A diversity scheme to enhance the reliability of wireless NoC in multipath channel environment

• Published in: Proceedings of the Twelfth IEEE/ACM International Symposium on Networks-on-Chip pp. 1 - 8
• Main Authors: Sosa, Joel Ortiz, Sentieys, Olivier, Roland, Christian
• Format: Conference Proceeding
• Language: English
• Published: Piscataway, NJ, USA IEEE Press 04.10.2018
• Series: ACM Conferences
• Subjects: digital transceiver architecture; multi-path propagation; wireless network-on-chip; channel effects; communication reliability
• ISBN: 1538648938; 9781538648933
• DOI: 10.5555/3306619.3306632

Wireless Network-on-Chip (WiNoC) is one of the most promising solutions to overcome multi-hop latency and high power consumption of modern many/multi core System-on-Chip (SoC).
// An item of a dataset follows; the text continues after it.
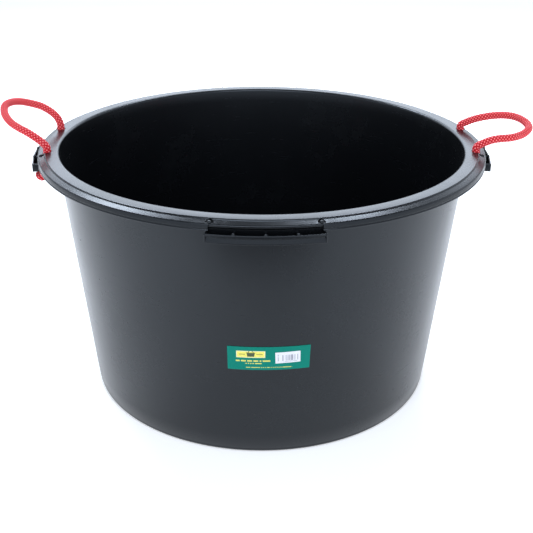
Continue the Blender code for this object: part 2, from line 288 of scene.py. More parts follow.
def rope_material(finishes, sizes):
    """Braided polypropylene: fine filaments along each strand, painted shade in the gaps between strands, a painted
    highlight on each strand's crown and a dusty bloom.
    """
    nodes = Nodes("braided_rope", 0.62, Specular_IOR_Level=0.30)
    turn, along, _ = nodes.axes(nodes.place("UV"))
    right = turn * sizes.strands + along * sizes.strands
    left = turn * sizes.strands - along * sizes.strands
    over = ((right.apply("FLOOR") + left.apply("FLOOR")) * 0.5).apply("FRACT").apply("GREATER_THAN", 0.25)
    across_right = right.apply("FRACT")
    across_left = left.apply("FRACT")
    across = across_right + (across_left - across_right) * over
    run = across_left + (across_right - across_left) * over
    crown = (across * math.pi).apply("SINE") * (run * math.pi).apply("SINE")
    filament = (across * (math.tau * 5.0)).apply("SINE") * 0.5 + 0.5
    fleck = nodes.noise(nodes.place(), 420.0, 4.0, 0.65)
    patch = nodes.noise(nodes.place(), 45.0, 3.0)
    bright = tuple(finishes.rope)
    # Below: the colour of the painted shade in the gaps between strands, then the pale tint used both for the painted
    # highlight on the crowns and for the dusty bloom.
    painted_gap_shade = tuple(part * 0.55 for part in bright)
    pale = (min(1.0, bright[0] * 1.18), bright[1] + 0.46, bright[2] + 0.46)
    # Painted shade: each strand darkens towards the gaps beside it, on top of the braid's real relief.
    colour = nodes.mix(crown.between(0.10, 0.50), painted_gap_shade, bright)
    # Painted highlight: a pale, near-white tint on each strand's crown.
    colour = nodes.mix(crown.between(0.66, 0.94) * (filament * 0.15 + fleck * 0.30 + 0.70), colour, pale)
    colour = nodes.mix(patch.between(0.5, 0.8) * 0.12, colour, pale)
    roughness = 0.52 + fleck * 0.22
    normal = nodes.bump(filament * crown.between(0.0, 0.35) + fleck * 0.6, 0.00022, 0.75)
    return nodes.finish(colour, roughness, normal)


def box_mask(nodes, u, v, centre, size, soft=0.25):
    """1 inside a rectangle on the label, whose coordinates are in millimetres."""
    across = (u - centre[0]).apply("ABSOLUTE")
    rise = (v - centre[1]).apply("ABSOLUTE")
    return (1 - across.between(size[0] / 2 - soft, size[0] / 2)) * (1 - rise.between(size[1] / 2 - soft, size[1] / 2))


def dashes(nodes, u, v, centre, size, pitch, seed):
    """A row of short bars of uneven length, in place of a line of print."""
    step = (u / pitch).apply("FLOOR")
    uneven = ((step * 12.9898 + seed).apply("SINE") * 43.7585).apply("FRACT")
    within = (u / pitch).apply("FRACT")
    lit = 1 - within.between(0.50, 0.62)
    lit = lit.apply("MAXIMUM", uneven.apply("GREATER_THAN", 0.45))
    return lit * box_mask(nodes, u, v, centre, size)


def label_material(finishes):
    """Printed film: a plain panel with a tub pictogram, and bars where a maker would print words."""
    nodes = Nodes("printed_label", 0.34, Specular_IOR_Level=0.12)
    u, v, _ = nodes.axes(nodes.scaled(nodes.place("UV"), (110.0, 37.0, 1.0), (-55.0, -18.5, 0.0)))
    panel = box_mask(nodes, u, v, (-24.0, 6.6), (39.0, 11.5), 1.0)
    frame_line = panel - box_mask(nodes, u, v, (-24.0, 6.6), (36.6, 9.3), 0.6)
    body = (v - 5.6).apply("ABSOLUTE").between(2.6, 2.9)
    slope = ((u + 24.0).apply("ABSOLUTE") - (v - 2.7) * 0.18).between(4.3, 4.6)
    pictogram = (1 - body) * (1 - slope)
    rim = box_mask(nodes, u, v, (-24.0, 8.9), (12.4, 1.2))
    handle = ((u + 24.0) ** 2.0).apply("ADD", ((v - 9.0) ** 2.0)).apply("SQRT")
    left_bar = box_mask(nodes, u, v, (-35.5, 6.6), (8.5, 1.1))
    bars = left_bar.apply("MAXIMUM", box_mask(nodes, u, v, (-12.5, 6.6), (8.5, 1.1)))
    arc = (1 - (handle - 3.4).apply("ABSOLUTE").between(0.35, 0.6)) * v.apply("GREATER_THAN", 9.2)
    dark = pictogram.apply("MAXIMUM", rim).apply("MAXIMUM", bars).apply("MAXIMUM", arc) * panel
    lines = dashes(nodes, u, v, (-21.0, -3.9), (46.0, 2.5), 4.1, 1.0)
    lines = lines.apply("MAXIMUM", dashes(nodes, u, v, (-21.0, -8.0), (23.0, 1.8), 3.1, 2.3))
    lines = lines.apply("MAXIMUM", dashes(nodes, u, v, (0.5, -14.4), (62.0, 1.5), 2.6, 4.1) * 0.9)
    wear = nodes.noise(nodes.place(), 260.0, 4.0, 0.6)
    base = nodes.mix(wear * 0.25, tuple(finishes.label), tuple(0.75 * part for part in finishes.label))
    colour = nodes.mix(lines * (0.75 + wear * 0.25), base, tuple(finishes.ink))
    colour = nodes.mix(panel, colour, tuple(finishes.ink))
    colour = nodes.mix(frame_line * 0.55, colour, (0.92, 0.92, 0.80))
    colour = nodes.mix(dark * 0.92, colour, (0.020, 0.055, 0.050))
    return nodes.finish(colour, 0.28 + wear * 0.16, nodes.bump(wear, 0.00008, 0.4))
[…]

However, the design of efficient wireless links faces challenges to overcome multi-path propagation present in realistic WiNoC channels. In order to alleviate such channel effect, this paper presents a Time-Diversity Scheme (TDS) to enhance the reliability of on-chip wireless links using a semi-realistic channel model. First, we study the significant performance degradation of state-of-the-art wireless transceivers subject to different levels of multi-path propagation. Then we investigate the impact of using some channel correction techniques adopting standard performance metrics. Experimental results show that the proposed Time-Diversity Scheme significantly improves Bit Error Rate (BER) compared to other techniques. Moreover, our TDS allows for wireless communication links to be established in conditions where this would be impossible for standard transceiver architectures. Results on the proposed complete transceiver, designed using a 28-nm FDSOI technology, show a power consumption of 0.63mW at 1.0V and an area of 317 μm2. Full channel correction is performed in one single clock cycle.